Watching bird builders achieve annual spring feats of avian engineering
My wife and I were tossing swimming jigs to shore around a small island hoping to drum up the interest of a northern pike when a bald eagle cast a shadow across the water. The bird sailed into the trees, and when we rounded a bend, we could see its destination.
The eagle’s white head poked above the branches, and we marveled at the size of the nest. I can’t prove this, or at least won’t, but an eagle’s nest up close looks like it could support a human. I can’t imagine how many hours it took for it to be built, or just how much weight in materials it contains. I know that an eagle’s nest is impressive, and I’m planning on bringing the girls there during the next couple of weeks to see if we can hear or see any eaglets in there.
Perhaps it’s just being simple-minded, but I’m fascinated by an awful lot that happens in nature.

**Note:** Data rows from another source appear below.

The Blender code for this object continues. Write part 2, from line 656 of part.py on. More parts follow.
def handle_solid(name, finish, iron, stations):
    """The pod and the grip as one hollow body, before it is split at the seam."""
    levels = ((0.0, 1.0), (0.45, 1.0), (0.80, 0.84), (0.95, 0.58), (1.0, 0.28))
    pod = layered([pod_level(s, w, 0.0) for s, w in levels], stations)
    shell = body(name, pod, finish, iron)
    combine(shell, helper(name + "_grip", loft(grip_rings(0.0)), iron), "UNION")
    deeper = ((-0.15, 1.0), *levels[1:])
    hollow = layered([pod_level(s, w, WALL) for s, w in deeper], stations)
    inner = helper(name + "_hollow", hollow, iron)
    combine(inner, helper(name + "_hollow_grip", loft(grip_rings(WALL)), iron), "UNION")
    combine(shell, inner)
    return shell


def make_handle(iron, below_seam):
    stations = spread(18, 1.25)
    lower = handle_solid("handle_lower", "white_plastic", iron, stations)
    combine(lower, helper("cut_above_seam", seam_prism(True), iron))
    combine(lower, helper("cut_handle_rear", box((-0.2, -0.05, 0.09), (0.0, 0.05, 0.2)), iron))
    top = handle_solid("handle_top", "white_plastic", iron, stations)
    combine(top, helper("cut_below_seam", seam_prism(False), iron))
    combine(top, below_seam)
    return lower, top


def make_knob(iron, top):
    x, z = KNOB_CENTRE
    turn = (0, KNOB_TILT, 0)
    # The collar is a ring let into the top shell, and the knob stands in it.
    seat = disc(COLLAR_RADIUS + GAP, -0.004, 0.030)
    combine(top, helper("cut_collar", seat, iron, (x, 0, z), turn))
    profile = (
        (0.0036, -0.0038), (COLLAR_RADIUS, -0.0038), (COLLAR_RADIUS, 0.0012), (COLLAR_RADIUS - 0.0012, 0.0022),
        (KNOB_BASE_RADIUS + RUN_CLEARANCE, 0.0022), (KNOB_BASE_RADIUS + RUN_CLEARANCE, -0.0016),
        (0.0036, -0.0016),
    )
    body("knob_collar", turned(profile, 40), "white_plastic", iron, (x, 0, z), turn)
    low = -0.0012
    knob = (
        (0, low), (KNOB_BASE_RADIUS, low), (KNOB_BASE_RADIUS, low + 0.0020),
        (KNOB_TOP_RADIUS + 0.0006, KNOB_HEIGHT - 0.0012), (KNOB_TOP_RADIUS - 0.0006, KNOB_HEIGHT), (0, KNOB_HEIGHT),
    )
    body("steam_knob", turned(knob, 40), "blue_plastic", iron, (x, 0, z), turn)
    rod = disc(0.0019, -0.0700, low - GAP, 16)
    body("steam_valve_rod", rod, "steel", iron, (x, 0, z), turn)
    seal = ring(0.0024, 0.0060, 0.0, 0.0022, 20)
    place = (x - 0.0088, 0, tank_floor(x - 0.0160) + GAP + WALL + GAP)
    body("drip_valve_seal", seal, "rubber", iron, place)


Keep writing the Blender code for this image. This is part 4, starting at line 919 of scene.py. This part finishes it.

That oversized nest ranks way up there on my list of things critters shouldn’t be able to accomplish, but obviously can.
I was hiking through a swampy area back to my truck and flushed a bird out of some brush. At first I assumed it was a pheasant, but soon realized that it was a lady mallard. She’d launched from a feather-lined nest full of eggs. I snapped a quick photo and left so she could get back to sitting on her future ducklings. The nest, tucked into a small clump of shrubs would be nearly invisible to any passers-by, and by all accounts, looked pretty comfortable in its construction. On a smaller scale, the mallard nest was as impressive as the eagle’s.
I won’t be bringing the girls to see that nest, however. The walk would be a lot to ask, and the mosquitoes would likely carry them off. Plus, I don’t want to disturb that ground-nesting hen. She’s got plenty to handle over the next few months and doesn’t need us poking around her nursery.